Vivimos tiempos digitales. Nos enviamos me gusta y memes. Nos exhibimos, nos mostramos. Conseguimos seguidores en las redes a las que llamamos amigos. La información y las sonrisas congeladas corren veloces. Estamos conectados con todo el mundo, con el mundo. Todo está al alcance de un clic. Para conseguir sea cual sea, el contacto físico ya no es necesario. Lo que hoy en día más tocamos es el teléfono móvil, más que nuestros seres queridos, que nuestras mascotas, que los árboles o flores y que el resto de objetos que nos rodean.
Por pantalla no nos miramos a los ojos, no hay olores, no hay caricias. Es obvio que puede vivirse sin contacto corporal con los demás. Nuestra vivienda interconectada telemáticamente puede ser un refugio (o una cárcel) que nos ahorra el cuerpo a cuerpo con la realidad. Nos evita las conversaciones espontáneas, los gestos sutiles, los apretones de manos, los besos, la piel de gallina... Trabajamos a distancia ya menudo también amamos a distancia. Nos estamos perdiendo algo, ¿verdad?
Cuando te tocas con alguien, tu cuerpo produce oxitocina, una de las hormonas de la felicidad. "La falta de contacto físico genera estrés y ansiedad", dice Byung-Chul Han, el filósofo coreano germanizado. Lo dice en el libro La tonalidad del pensamiento (Paidós), una recopilación de tres conferencias hechas en Portugal el año pasado. Byung-Chul Han ve la comunicación sin presencia como fantasmal y carente. Cada vez nos miramos más a nosotros, con dos consecuencias peligrosas: la dismorfia (atención desmedida a los supuestos defectos de nuestro aspecto físico, de ahí que triunfe tanto la cirugía estética o el aumento de enfermedades como la anorexia) y el narcisismo egocéntrico (atención desmedida a nosotros mismos en general).
Sin un mundo físico real, el yo se repliega, se concentra sobre sí mismo, y el resto se convierte en "consumible y disponible", dice. El mundo digital sin duda rompe las distancias, pero según Han provoca "una ausencia de distancia" que "elimina la lejanía, pero también la proximidad". Decae la empatía con el otro, al que tenemos muy a mano –en la pantalla– y, sin embargo, muy lejos.
El pensador coreano-alemán relaciona el mundo digital con el capitalismo del consumo, la producción y el rendimiento, del éxito en términos de poder, mercancía, posesión. Ante esta sociedad de la autoexplotación vendida como realización personal, cree que todo es satisfacción de necesidades y vida de rebaño.

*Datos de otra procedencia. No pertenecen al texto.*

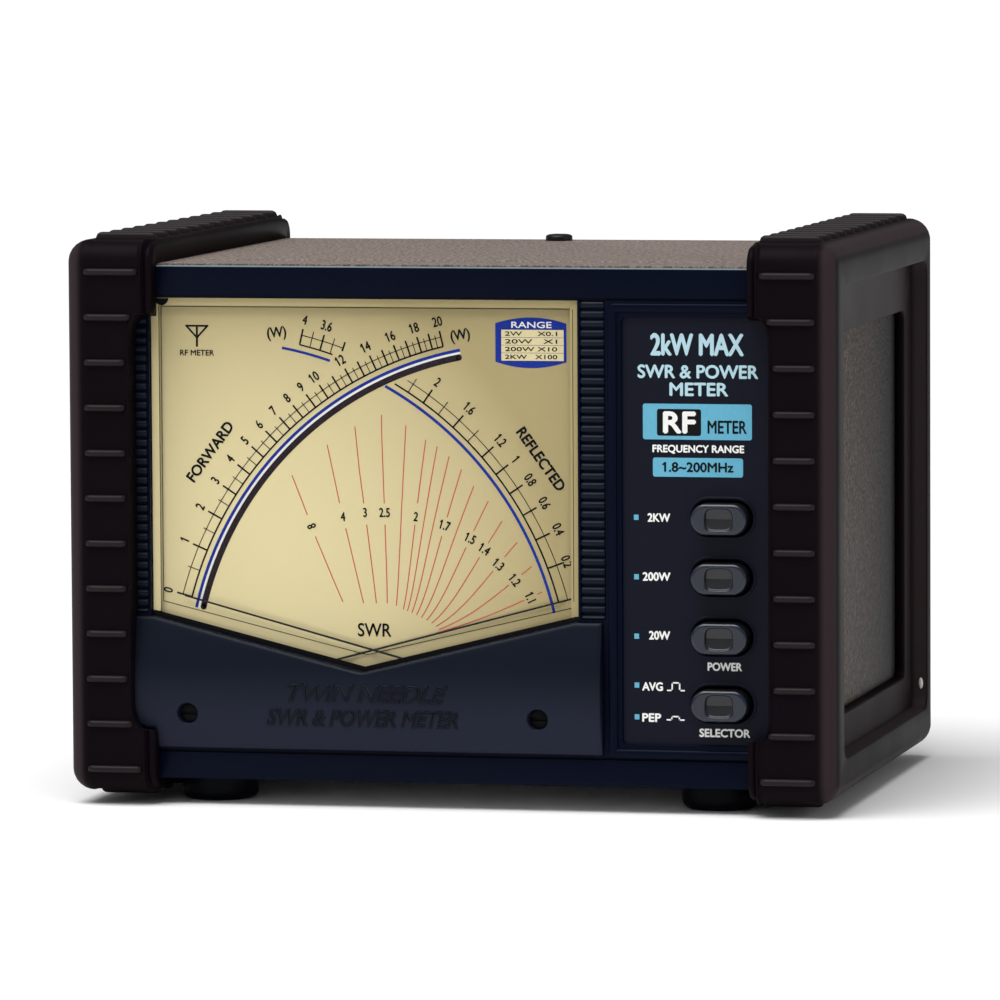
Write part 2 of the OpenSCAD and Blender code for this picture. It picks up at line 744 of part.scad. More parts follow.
module switch_screws() {
    color([0.7, 0.7, 0.72]) for (s = [-1, 1], z = switch_boss_z)
        translate([button_x + s * switch_boss_x, face_y + switch_back + board_t, z]) rotate([-90, 0, 0])
            small_screw(7);
}

// ---- electronics ----

module main_board() {
    color([0.15, 0.4, 0.25]) difference() {
        block([-52, 40, board_z], [52, 78, board_z + board_t]);
        for (x = [-45, 45], y = [44, 74]) translate([x, face_y + y, 0]) cylinder(h = 30, r = 1.6, $fn = 24);
    }
}

// Trimmers and capacitors on the main board
module board_parts() {
    top = board_z + board_t;
    color([0.2, 0.35, 0.75]) for (i = [0 : 3])
        block([-30 + 14 * i, 44, top], [-23.5 + 14 * i, 50.5, top + 5]);
    color([0.12, 0.12, 0.2]) for (i = [0 : 4])
        translate([-32 + 13 * i, face_y + 66, top]) cylinder(h = 10, r = 3.1, $fn = 24);
    color([0.1, 0.1, 0.1]) block([28, 52, top], [38, 58, top + 3]);
}

// Threaded pillars under the board, each with its screws as one turned piece
module board_pillars() {
    color([0.75, 0.72, 0.5]) for (x = [-45, 45], y = [44, 74]) translate([x, face_y + y, 0]) {
        translate([0, 0, tray_low + 0.2]) cylinder(h = board_z + 2.4 - tray_low, r = 1.5, $fn = 24);
        translate([0, 0, tray_top]) cylinder(h = board_z - tray_top, r = 3, $fn = 6);
        translate([0, 0, board_z + board_t]) cylinder(h = 1.4, r = 2.8, $fn = 24);
    }
}

// Tin box of the directional coupler, open at the rear panel
module coupler_box() {
    color([0.75, 0.76, 0.78]) difference() {
        block([-44, 84, socket_z - 16], [44, case_depth - sheet, socket_z + 16]);
        block([-43.2, 84.8, socket_z - 15.2], [43.2, case_depth, socket_z + 15.2]);
    }
}

// Through line between the two sockets
module coupler_line() {
    color([0.8, 0.65, 0.3]) {
        block([-socket_half - 3, 92, socket_z - 3], [socket_half + 3, 94, socket_z + 3]);
        for (s = [-1, 1]) bar_y(s * socket_half, socket_z, 1.2, 93.9, contact_y - 93.9);
    }
}

// Shell of a coaxial socket: square flange, threaded barrel and the boss through the panel
module coax_socket(x) {
    start = case_depth + flange_t;
    color([0.8, 0.8, 0.82]) difference() {
        union() {
            front_plate(case_depth, flange_t)
                polygon(rounded(x - 12.7, socket_z - 12.7, x + 12.7, socket_z + 12.7, 1.5));
            bar_y(x, socket_z, socket_r, start - 0.1, socket_len + 0.1);
            bar_y(x, socket_z, 7.2, case_depth - 3, 3.5);
        }
        bar_y(x, socket_z, socket_bore_r, case_depth - 5, socket_len + 10);
        for (a = [-1, 1], b = [-1, 1])
            bar_y(x + a * socket_bolt, socket_z + b * socket_bolt, shank_r + 0.1, case_depth - 1, 5);
    }
}

module socket_insulators() {
    start = case_depth + flange_t;
    color([0.93, 0.92, 0.88]) for (s = [-1, 1]) difference() {
        union() {
            bar_y(s * socket_half, socket_z, socket_bore_r, case_depth - 3, flange_t + 6);
            bar_y(s * socket_half, socket_z, 4.2, start + 2, socket_len - 5);
        }
        bar_y(s * socket_half, socket_z, contact_r, case_depth - 5, 30);
    }
}

// Centre contacts, each a tube that takes a plug's 4 mm pin
module socket_contacts() {
    last = case_depth + flange_t + socket_len - 1.5;
    color([0.85, 0.7, 0.35]) for (s = [-1, 1]) difference() {
        bar_y(s * socket_half, socket_z, contact_r, contact_y, last - contact_y);
        bar_y(s * socket_half, socket_z, 2.05, contact_y + 4, 30);
    }
}

module transmitter_socket() { coax_socket(socket_half); }
module antenna_socket() { coax_socket(-socket_half); }

module socket_screws() {
    color([0.75, 0.75, 0.77]) for (s = [-1, 1], a = [-1, 1], b = [-1, 1])
        translate([s * socket_half + a * socket_bolt, face_y + case_depth + flange_t,
            socket_z + b * socket_bolt])
            rotate([-90, 0, 0]) {
                cylinder(h = 1.4, r = 2.4, $fn = 24);
                translate([0, 0, -5]) cylinder(h = 5, r = shank_r, $fn = 24);
            }
}

// Coaxial power jack for the dial lamps
module power_jack() {
    color([0.1, 0.1, 0.1]) difference() {
        union() {
            bar_y(jack_x, jack_z, jack_hole_r - 0.05, case_depth - 10, 12);
            bar_y(jack_x, jack_z, 5.6, case_depth, 1.2);
        }
        bar_y(jack_x, jack_z, 2.75, case_depth - 8, 12);
    }
    color([0.8, 0.8, 0.82]) bar_y(jack_x, jack_z, 1.0, case_depth - 8.2, 9);
}

// ---- feet and screws ----

// Moulded foot with a rounded lower edge and the plug that holds it in the tray
module foot(x, y) {
    color([0.04, 0.05, 0.09]) translate([x, face_y + y, 0]) {
        rotate_extrude($fn = 48) polygon(concat([[0, 0]],
            [for (i = [0 : 6]) [foot_r - 2 + 2 * sin(15 * i), 2 - 2 * cos(15 * i)]],
            [[foot_r, tray_low], [0, tray_low]]));
        translate([0, 0, tray_low - 0.1]) cylinder(h = 2.6, r = 1.95, $fn = 24);
    }
}

module front_left_foot() { foot(-foot_x, foot_inset); }
module front_right_foot() { foot(foot_x, foot_inset); }
module rear_left_foot() { foot(-foot_x, case_depth - foot_inset); }
module rear_right_foot() { foot(foot_x, case_depth - foot_inset); }

module cover_screw() {
    color([0.1, 0.1, 0.1]) translate([0, face_y + case_depth - 5, steel_top]) screw(4);
}

module case_screws() {
    color([0.1, 0.1, 0.1]) for (s = [-1, 1], y = case_screw_y)
        translate([s * 60, face_y + y, bezel_low]) rotate([180, 0, 0]) screw(5);
}

// Screws that hold the bumpers and the rear panel from behind
module rear_screws() {
    color([0.1, 0.1, 0.1]) for (s = [-1, 1]) {
        for (z = bumper_screw_z)
            translate([s * bumper_screw_x, face_y + bumper_rear - 2, z]) rotate([-90, 0, 0]) screw(6.5);
        translate([s * rear_screw_x, face_y + case_depth, rear_screw_z]) rotate([-90, 0, 0]) screw(6.5);
    }
}

left_bumper();
right_bumper();
top_cover();
chassis_tray();
rear_panel();
front_bezel();
apron();
meter_window();
dial_plate();
meter_housing();
meter_screws();
lamp_holder();
dial_lamps();
forward_frame();
forward_core();
forward_coil();
forward_needle();
forward_hairspring();
forward_zero_screw();
forward_zero_lever();
reflected_frame();
reflected_core();
reflected_coil();
reflected_needle();
reflected_hairspring();
reflected_zero_screw();
reflected_zero_lever();
control_panel();
button_2kw();
button_200w();
button_20w();
button_selector();
plunger_2kw();
plunger_200w();
plunger_20w();
plunger_selector();
range_switch();
selector_switch();
switch_springs();
switch_board();
switch_screws();
main_board();
board_parts();
board_pillars();
coupler_box();
coupler_line();
transmitter_socket();
antenna_socket();
socket_insulators();
socket_contacts();
socket_screws();
power_jack();
front_left_foot();
front_right_foot();
rear_left_foot();
rear_right_foot();
cover_screw();
case_screws();
rear_screws();
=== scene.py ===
# %% [markdown]
# # A cross-needle power meter
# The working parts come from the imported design: case, window, needles, buttons, switches, sockets.
# This lesson dresses them. Each cell makes one visible piece or one finish, in millimetres, in the
# same frame as the design: +X to the right, +Y to the back, +Z up, the desk at Z = 0.

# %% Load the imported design
import json
import math
import bmesh
import bpy
import numpy as np
from mathutils import Matrix, Vector

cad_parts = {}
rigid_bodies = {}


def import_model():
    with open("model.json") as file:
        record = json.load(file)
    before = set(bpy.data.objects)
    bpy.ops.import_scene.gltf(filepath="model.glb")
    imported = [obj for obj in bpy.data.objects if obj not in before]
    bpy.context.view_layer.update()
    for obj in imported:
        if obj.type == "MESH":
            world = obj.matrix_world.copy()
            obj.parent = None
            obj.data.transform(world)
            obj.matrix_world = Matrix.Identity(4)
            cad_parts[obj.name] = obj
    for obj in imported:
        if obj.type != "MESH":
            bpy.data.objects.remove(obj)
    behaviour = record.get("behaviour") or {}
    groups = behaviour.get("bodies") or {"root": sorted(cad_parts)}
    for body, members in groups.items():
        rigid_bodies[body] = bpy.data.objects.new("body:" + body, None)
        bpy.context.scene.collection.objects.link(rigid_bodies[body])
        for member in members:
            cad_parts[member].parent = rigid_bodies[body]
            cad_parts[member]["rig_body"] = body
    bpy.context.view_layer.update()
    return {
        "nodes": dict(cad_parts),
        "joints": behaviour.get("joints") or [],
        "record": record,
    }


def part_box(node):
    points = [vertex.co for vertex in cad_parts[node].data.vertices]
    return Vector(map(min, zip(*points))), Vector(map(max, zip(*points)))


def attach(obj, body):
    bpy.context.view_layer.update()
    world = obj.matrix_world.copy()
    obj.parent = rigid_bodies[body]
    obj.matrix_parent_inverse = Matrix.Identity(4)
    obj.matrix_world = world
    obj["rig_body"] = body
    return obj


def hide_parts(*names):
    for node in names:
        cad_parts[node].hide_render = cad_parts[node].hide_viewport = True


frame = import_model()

MM = 0.001
print("the design holds", len(frame["nodes"]), "nodes")

# %% [markdown]
# ## Reading places from the design
# A piece that covers or replaces a node has to sit exactly on it. Reading the node's box keeps both
# together when the design changes, where typed positions would drift apart.

# %% Boxes of the nodes, in millimetres
def box_mm(node):
    """Lowest and highest corner of a node, as two arrays in millimetres."""
    low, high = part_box(node)
    return np.array(low) / MM, np.array(high) / MM


bezel_low, bezel_high = box_mm("front_bezel")
cover_low, cover_high = box_mm("top_cover")
window_low, window_high = box_mm("meter_window")
REAR_Y = box_mm("rear_panel")[1][1]
SIDE_X = box_mm("right_bumper")[1][0]
face_y = bezel_low[1]
meter_x = (window_low[0] + window_high[0]) / 2
print(f"bezel face at y = {face_y:.1f}, middle of the window at x = {meter_x:.1f}")

# %% [markdown]
# ## Putting arrays into a mesh
# Every new piece is worked out as arrays of points, so one helper writes them into Blender in a
# single call each for points and faces. That is far quicker than adding points one at a time.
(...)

Entonces ocurre que, "cuanto más éxito tengo, más deprimido me encuentro". Nada tiene sentido, nada trasciende el presente prosaico. "Dios no consume", nos dice. Necesitamos alguna divinidad. El anhelo debería ser "dejar de ser una persona deprimida para convertirse en una persona que ama", que piensa en los demás, que se relaciona físicamente con ella, desde la lentitud de la presencialidad –la lentitud es muy importante , para él–, desde la aceptación de la posibilidad del fracaso.
¿Qué divinidad, pues? La del deseo sensual, Eros, por echarnos a los brazos de los demás, por tocarnos. Con todas las imperfecciones que esto conlleva. El contacto físico no es higiénico ni perfecto. El amor requiere la herida y la pasión. El amor es terrenal, es natural –Byung-Chul Han siente devoción por las flores, sobre todo las magnolias–. Cita una carta del poeta Paul Celan: "Solo las manos verdaderas escriben poemas verdaderos. No veo ninguna diferencia fundamental entre un apretón de manos y un poema". Es un regreso al tú, al otro. Es perder el miedo a la diferencia. De nuevo Celan: "Yo soy yo cuando tú eres tú".
Y qué debemos hacer con la inteligencia artificial, que no es un tú ni uno yo? "¡Qué estúpida! La inteligencia artificial no es capaz de pensar. Sólo es posible pensar con el cuerpo. Con la emoción, con el sentimiento. Sólo es posible pensar con la mortalidad". Si alguien, añade, consigue una IA a la que se le ponga la piel de gallina, le darán el Nobel.
Contra quienes le ven como un autor pesimista, Byung-Chul Han concluye con una reivindicación de la esperanza, que no es lo mismo que el optimismo. Su próximo libro, que publicará Herder, se titulará El espíritu de la esperanza. La esperanza como lo contrario del miedo que alimenta a los populismos de derechas, como a la dimensión del nosotros. Casi como un hecho físico, estelar. Y vuelve a acabar con Celan: "Una estrella / tiene todavía luz. / Nada, / nada está perdido".